Requirement: Below is a block of data; give all of it again word for word.

Dataset section:

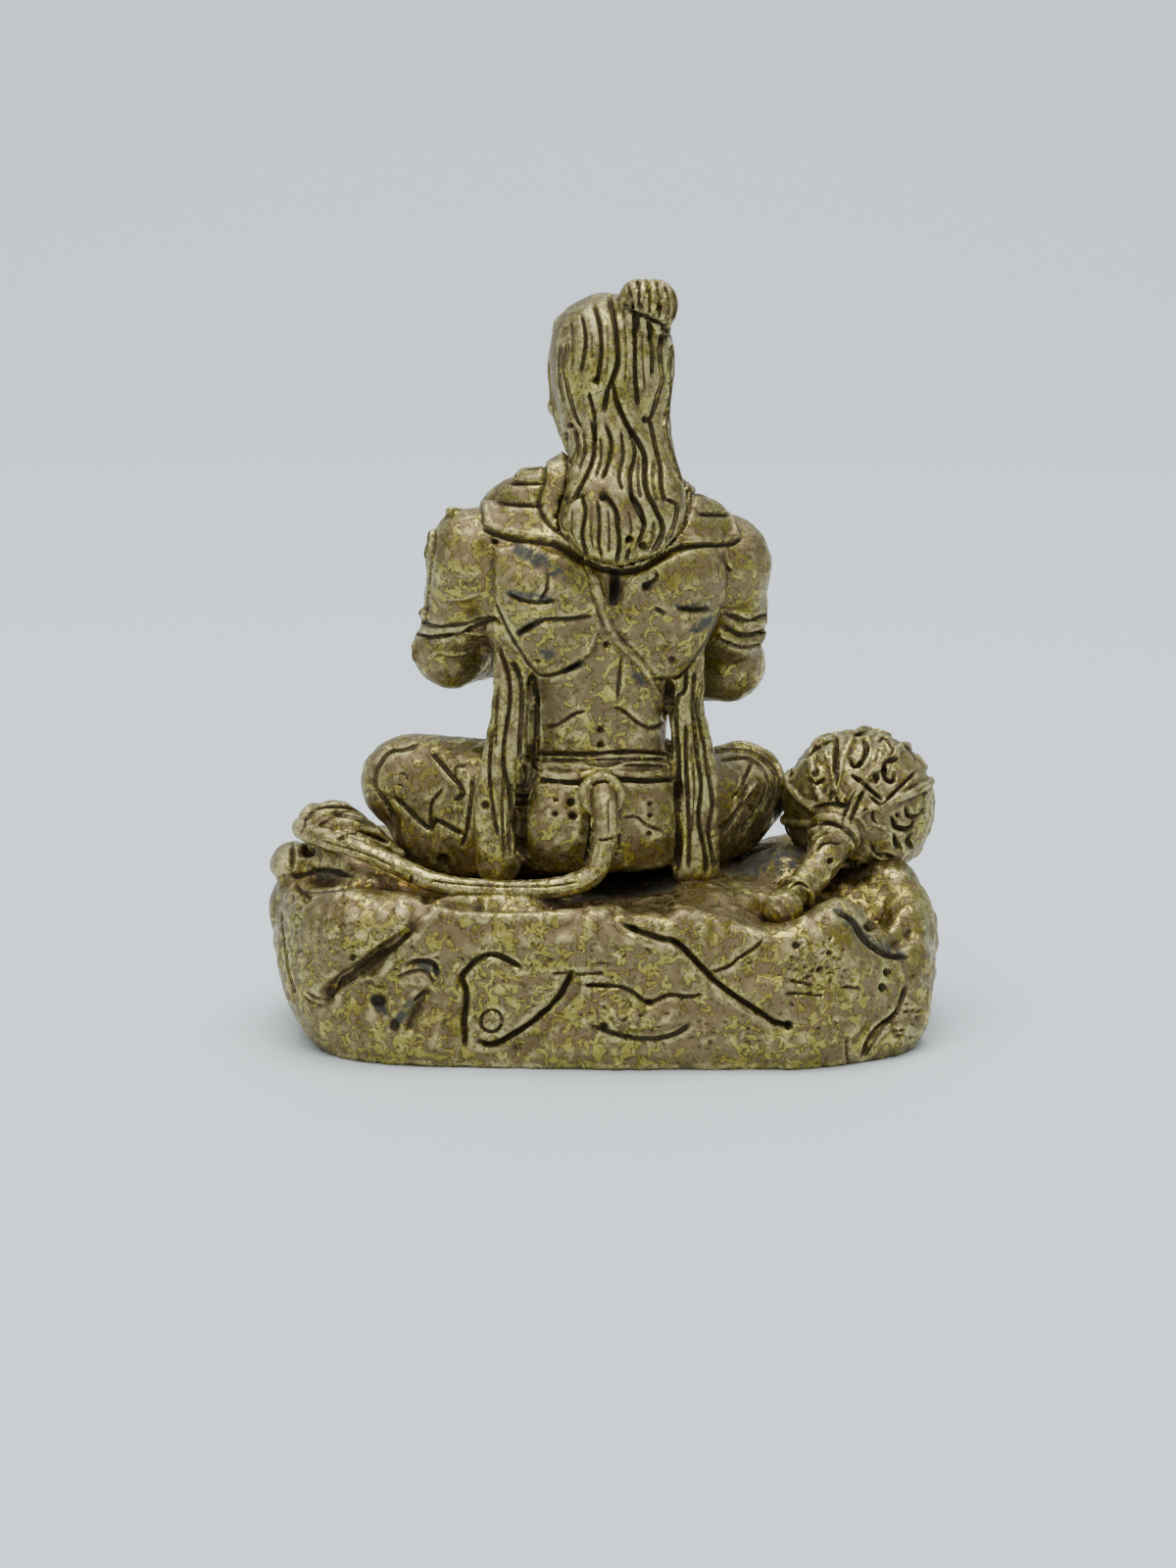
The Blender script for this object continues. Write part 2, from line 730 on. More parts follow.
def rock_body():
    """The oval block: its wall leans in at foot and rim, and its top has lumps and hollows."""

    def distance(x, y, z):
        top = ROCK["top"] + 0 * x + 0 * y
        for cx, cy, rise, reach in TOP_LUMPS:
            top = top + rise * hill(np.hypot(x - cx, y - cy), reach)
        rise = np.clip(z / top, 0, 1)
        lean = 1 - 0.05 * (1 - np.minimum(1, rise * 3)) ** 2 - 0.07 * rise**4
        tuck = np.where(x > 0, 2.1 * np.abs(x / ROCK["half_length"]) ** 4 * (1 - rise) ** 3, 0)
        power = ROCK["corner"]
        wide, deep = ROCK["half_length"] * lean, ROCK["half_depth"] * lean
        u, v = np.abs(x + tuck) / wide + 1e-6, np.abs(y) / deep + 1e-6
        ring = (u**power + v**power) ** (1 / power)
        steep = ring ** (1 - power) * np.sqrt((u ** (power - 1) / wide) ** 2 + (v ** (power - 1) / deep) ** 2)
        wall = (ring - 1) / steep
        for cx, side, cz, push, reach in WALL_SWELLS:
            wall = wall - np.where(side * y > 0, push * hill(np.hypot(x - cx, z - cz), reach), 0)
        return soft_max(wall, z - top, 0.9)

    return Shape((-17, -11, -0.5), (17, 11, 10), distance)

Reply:
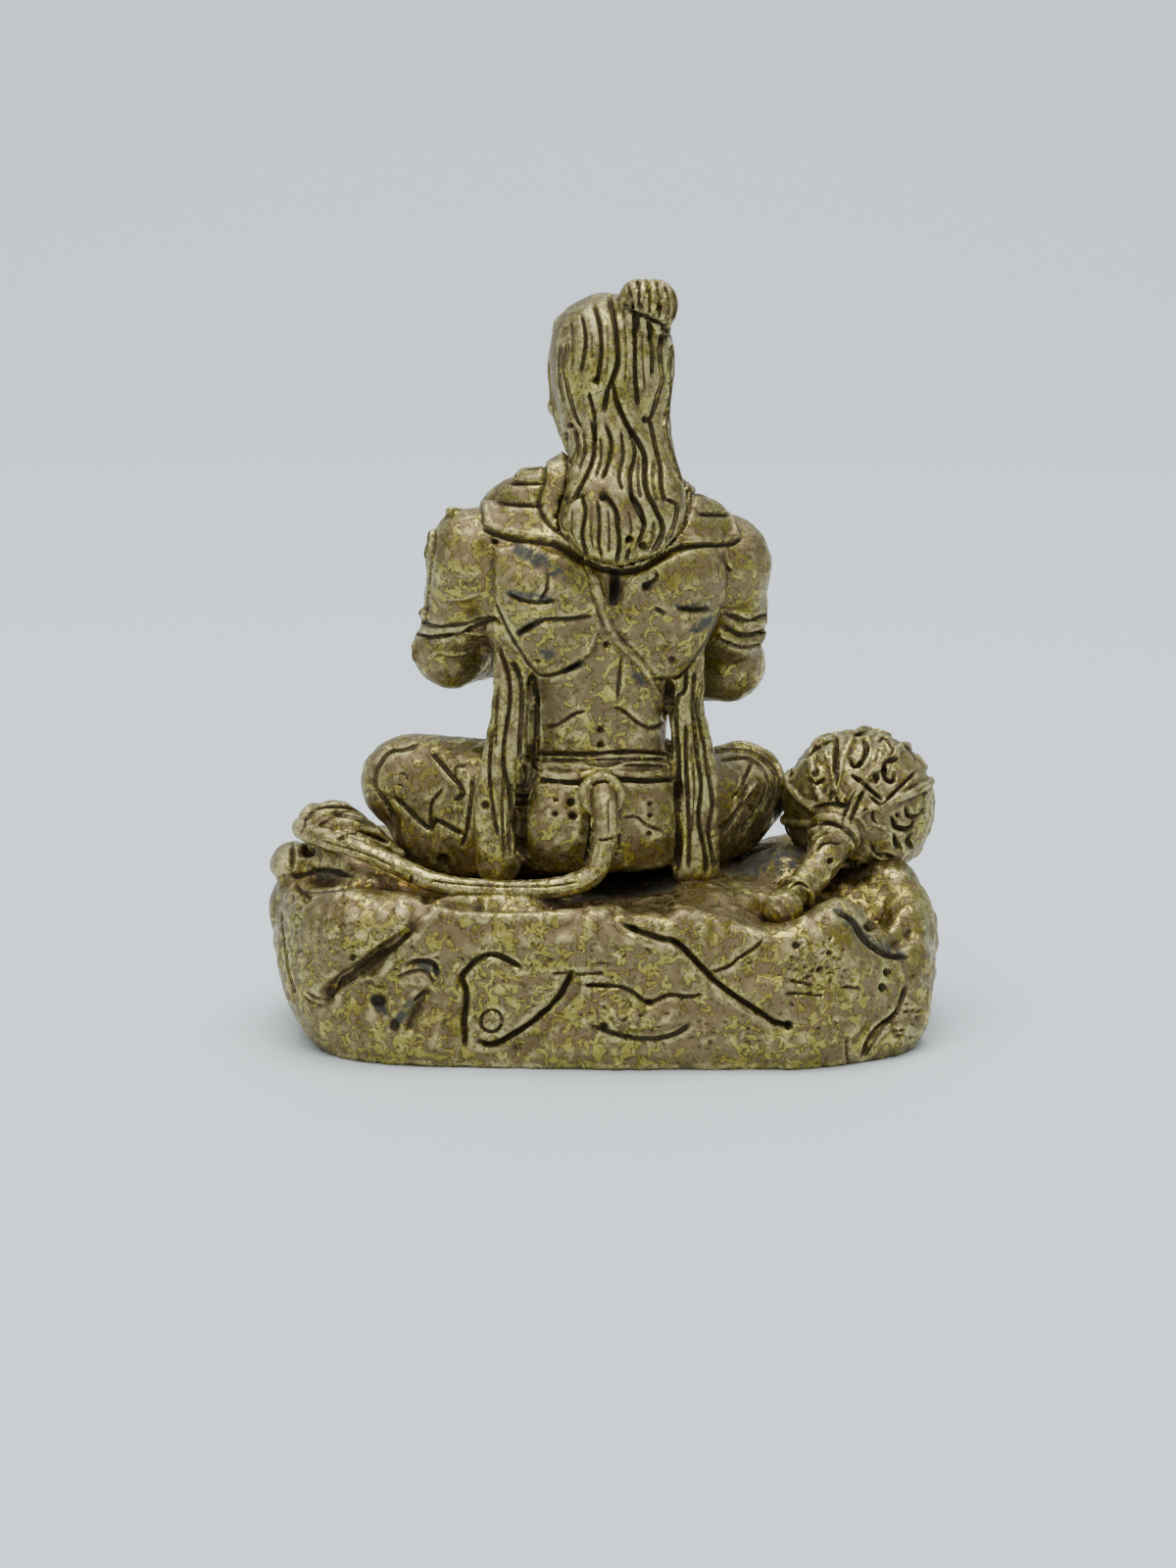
The Blender script for this object continues. Write part 2, from line 730 on. More parts follow.
def rock_body():
    """The oval block: its wall leans in at foot and rim, and its top has lumps and hollows."""

    def distance(x, y, z):
        top = ROCK["top"] + 0 * x + 0 * y
        for cx, cy, rise, reach in TOP_LUMPS:
            top = top + rise * hill(np.hypot(x - cx, y - cy), reach)
        rise = np.clip(z / top, 0, 1)
        lean = 1 - 0.05 * (1 - np.minimum(1, rise * 3)) ** 2 - 0.07 * rise**4
        tuck = np.where(x > 0, 2.1 * np.abs(x / ROCK["half_length"]) ** 4 * (1 - rise) ** 3, 0)
        power = ROCK["corner"]
        wide, deep = ROCK["half_length"] * lean, ROCK["half_depth"] * lean
        u, v = np.abs(x + tuck) / wide + 1e-6, np.abs(y) / deep + 1e-6
        ring = (u**power + v**power) ** (1 / power)
        steep = ring ** (1 - power) * np.sqrt((u ** (power - 1) / wide) ** 2 + (v ** (power - 1) / deep) ** 2)
        wall = (ring - 1) / steep
        for cx, side, cz, push, reach in WALL_SWELLS:
            wall = wall - np.where(side * y > 0, push * hill(np.hypot(x - cx, z - cz), reach), 0)
        return soft_max(wall, z - top, 0.9)

    return Shape((-17, -11, -0.5), (17, 11, 10), distance)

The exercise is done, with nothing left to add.